## Job
What is to be transcribed is the run of lines opening with the one that has "if obj.type not" and closing with the one that has "CAMERA_DOWN, CAMERA_HEADING = 3.173, -33.695", and only that run, exactly.

## Stored data

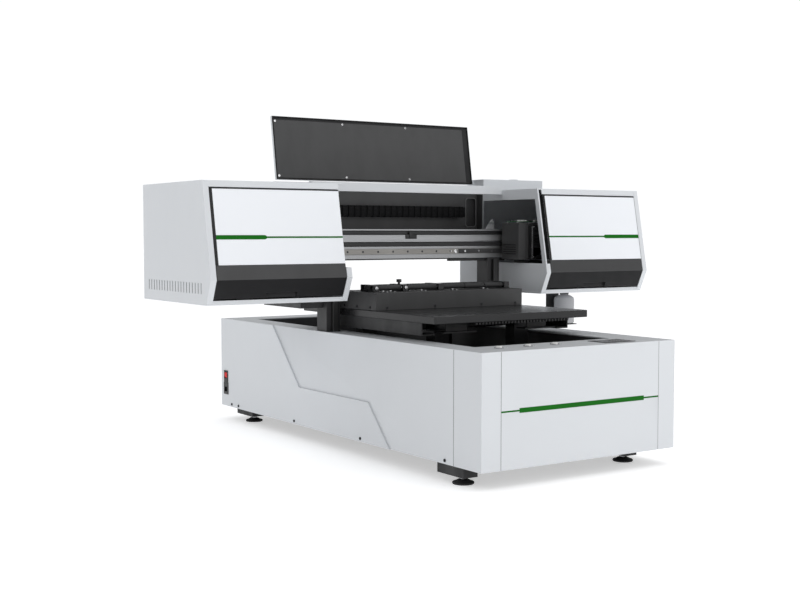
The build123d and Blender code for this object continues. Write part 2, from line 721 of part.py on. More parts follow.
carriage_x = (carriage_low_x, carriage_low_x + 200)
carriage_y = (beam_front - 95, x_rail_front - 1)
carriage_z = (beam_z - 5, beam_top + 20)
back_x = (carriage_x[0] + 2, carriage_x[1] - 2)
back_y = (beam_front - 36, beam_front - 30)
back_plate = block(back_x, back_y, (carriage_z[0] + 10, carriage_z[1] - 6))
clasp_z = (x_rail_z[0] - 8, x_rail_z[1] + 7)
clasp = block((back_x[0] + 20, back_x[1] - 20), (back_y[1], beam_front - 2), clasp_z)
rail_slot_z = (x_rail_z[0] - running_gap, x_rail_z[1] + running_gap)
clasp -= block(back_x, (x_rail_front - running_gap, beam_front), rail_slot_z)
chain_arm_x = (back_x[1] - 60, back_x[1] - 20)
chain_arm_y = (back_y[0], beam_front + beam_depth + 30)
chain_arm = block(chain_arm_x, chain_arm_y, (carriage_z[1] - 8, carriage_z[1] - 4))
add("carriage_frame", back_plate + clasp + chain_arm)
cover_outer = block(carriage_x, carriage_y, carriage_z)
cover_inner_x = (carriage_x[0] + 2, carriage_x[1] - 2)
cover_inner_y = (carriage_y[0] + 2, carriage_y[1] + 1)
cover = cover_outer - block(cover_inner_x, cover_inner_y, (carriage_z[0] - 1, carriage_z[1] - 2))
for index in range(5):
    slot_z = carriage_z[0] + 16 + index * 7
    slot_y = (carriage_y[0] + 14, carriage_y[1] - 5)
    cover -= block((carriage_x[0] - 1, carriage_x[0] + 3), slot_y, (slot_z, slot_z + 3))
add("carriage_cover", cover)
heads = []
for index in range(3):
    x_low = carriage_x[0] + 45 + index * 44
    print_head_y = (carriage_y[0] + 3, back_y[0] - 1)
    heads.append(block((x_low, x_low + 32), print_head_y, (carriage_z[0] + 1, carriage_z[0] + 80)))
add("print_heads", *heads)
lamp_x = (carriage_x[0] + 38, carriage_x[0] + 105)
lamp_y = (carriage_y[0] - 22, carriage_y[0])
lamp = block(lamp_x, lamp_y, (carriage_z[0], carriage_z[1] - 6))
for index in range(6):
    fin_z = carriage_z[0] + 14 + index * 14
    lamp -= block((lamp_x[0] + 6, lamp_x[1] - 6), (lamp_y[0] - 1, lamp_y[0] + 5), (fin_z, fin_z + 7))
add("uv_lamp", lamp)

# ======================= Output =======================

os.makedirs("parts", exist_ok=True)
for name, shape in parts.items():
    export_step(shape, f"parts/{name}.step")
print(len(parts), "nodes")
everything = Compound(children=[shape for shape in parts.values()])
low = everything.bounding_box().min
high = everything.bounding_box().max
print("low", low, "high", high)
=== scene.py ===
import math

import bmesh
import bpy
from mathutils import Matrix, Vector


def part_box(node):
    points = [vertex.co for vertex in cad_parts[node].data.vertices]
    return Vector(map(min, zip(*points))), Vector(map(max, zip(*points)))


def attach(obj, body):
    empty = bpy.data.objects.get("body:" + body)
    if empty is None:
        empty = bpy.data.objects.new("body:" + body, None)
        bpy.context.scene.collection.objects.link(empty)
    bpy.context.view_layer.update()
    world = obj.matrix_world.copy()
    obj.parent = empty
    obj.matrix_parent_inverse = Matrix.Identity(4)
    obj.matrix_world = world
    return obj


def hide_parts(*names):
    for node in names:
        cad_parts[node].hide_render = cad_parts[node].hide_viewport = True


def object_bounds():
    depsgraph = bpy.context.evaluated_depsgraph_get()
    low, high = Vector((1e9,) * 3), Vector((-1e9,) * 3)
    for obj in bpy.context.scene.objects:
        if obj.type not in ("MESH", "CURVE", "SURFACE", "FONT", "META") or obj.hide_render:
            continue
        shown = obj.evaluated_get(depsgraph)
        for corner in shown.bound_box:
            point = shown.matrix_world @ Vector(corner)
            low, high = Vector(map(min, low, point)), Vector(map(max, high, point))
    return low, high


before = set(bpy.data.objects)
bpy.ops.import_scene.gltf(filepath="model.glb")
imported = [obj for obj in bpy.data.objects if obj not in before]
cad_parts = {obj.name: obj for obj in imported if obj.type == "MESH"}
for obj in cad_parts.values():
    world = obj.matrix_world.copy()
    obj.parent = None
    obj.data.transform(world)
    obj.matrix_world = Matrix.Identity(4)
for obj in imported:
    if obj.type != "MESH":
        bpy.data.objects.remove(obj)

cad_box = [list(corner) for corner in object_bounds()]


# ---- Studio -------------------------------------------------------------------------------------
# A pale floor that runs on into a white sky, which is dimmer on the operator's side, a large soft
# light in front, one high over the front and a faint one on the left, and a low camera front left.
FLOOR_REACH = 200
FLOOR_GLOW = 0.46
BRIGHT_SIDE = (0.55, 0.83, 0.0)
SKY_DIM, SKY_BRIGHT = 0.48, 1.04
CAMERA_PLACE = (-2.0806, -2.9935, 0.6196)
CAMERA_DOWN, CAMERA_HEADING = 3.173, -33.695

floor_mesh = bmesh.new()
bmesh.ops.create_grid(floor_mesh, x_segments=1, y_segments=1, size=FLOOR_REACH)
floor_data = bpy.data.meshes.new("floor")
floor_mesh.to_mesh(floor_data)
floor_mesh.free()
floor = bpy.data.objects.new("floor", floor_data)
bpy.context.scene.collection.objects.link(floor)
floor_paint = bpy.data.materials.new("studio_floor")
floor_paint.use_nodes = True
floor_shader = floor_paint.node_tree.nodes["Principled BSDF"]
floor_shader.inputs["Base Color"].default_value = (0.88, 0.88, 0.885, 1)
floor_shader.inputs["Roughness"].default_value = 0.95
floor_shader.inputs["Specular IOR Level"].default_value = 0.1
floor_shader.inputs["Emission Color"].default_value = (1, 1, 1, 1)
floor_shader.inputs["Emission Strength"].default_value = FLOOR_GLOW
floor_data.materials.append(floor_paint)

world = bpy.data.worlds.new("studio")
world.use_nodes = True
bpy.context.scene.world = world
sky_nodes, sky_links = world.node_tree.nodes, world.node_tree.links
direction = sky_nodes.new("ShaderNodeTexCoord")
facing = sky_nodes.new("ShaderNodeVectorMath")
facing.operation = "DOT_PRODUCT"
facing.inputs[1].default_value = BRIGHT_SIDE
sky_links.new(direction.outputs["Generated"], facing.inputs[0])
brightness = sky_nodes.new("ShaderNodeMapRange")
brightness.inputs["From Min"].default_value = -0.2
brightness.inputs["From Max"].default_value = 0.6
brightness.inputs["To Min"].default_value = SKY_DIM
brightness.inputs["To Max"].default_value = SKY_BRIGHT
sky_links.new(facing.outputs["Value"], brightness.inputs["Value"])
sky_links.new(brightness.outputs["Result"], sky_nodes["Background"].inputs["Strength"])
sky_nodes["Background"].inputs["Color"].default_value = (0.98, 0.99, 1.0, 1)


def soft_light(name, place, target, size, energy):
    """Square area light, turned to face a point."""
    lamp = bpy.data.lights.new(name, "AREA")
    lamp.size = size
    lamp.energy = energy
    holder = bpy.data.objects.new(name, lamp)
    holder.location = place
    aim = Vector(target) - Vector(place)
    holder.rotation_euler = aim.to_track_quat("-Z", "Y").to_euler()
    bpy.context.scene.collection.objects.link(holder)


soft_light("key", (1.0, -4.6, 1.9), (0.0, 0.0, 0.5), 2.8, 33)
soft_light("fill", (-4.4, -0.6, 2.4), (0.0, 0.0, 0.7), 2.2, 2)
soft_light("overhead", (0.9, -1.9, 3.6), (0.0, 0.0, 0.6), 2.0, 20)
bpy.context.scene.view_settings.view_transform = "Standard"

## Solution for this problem
        if obj.type not in ("MESH", "CURVE", "SURFACE", "FONT", "META") or obj.hide_render:
            continue
        shown = obj.evaluated_get(depsgraph)
        for corner in shown.bound_box:
            point = shown.matrix_world @ Vector(corner)
            low, high = Vector(map(min, low, point)), Vector(map(max, high, point))
    return low, high


before = set(bpy.data.objects)
bpy.ops.import_scene.gltf(filepath="model.glb")
imported = [obj for obj in bpy.data.objects if obj not in before]
cad_parts = {obj.name: obj for obj in imported if obj.type == "MESH"}
for obj in cad_parts.values():
    world = obj.matrix_world.copy()
    obj.parent = None
    obj.data.transform(world)
    obj.matrix_world = Matrix.Identity(4)
for obj in imported:
    if obj.type != "MESH":
        bpy.data.objects.remove(obj)

cad_box = [list(corner) for corner in object_bounds()]


# ---- Studio -------------------------------------------------------------------------------------
# A pale floor that runs on into a white sky, which is dimmer on the operator's side, a large soft
# light in front, one high over the front and a faint one on the left, and a low camera front left.
FLOOR_REACH = 200
FLOOR_GLOW = 0.46
BRIGHT_SIDE = (0.55, 0.83, 0.0)
SKY_DIM, SKY_BRIGHT = 0.48, 1.04
CAMERA_PLACE = (-2.0806, -2.9935, 0.6196)
CAMERA_DOWN, CAMERA_HEADING = 3.173, -33.695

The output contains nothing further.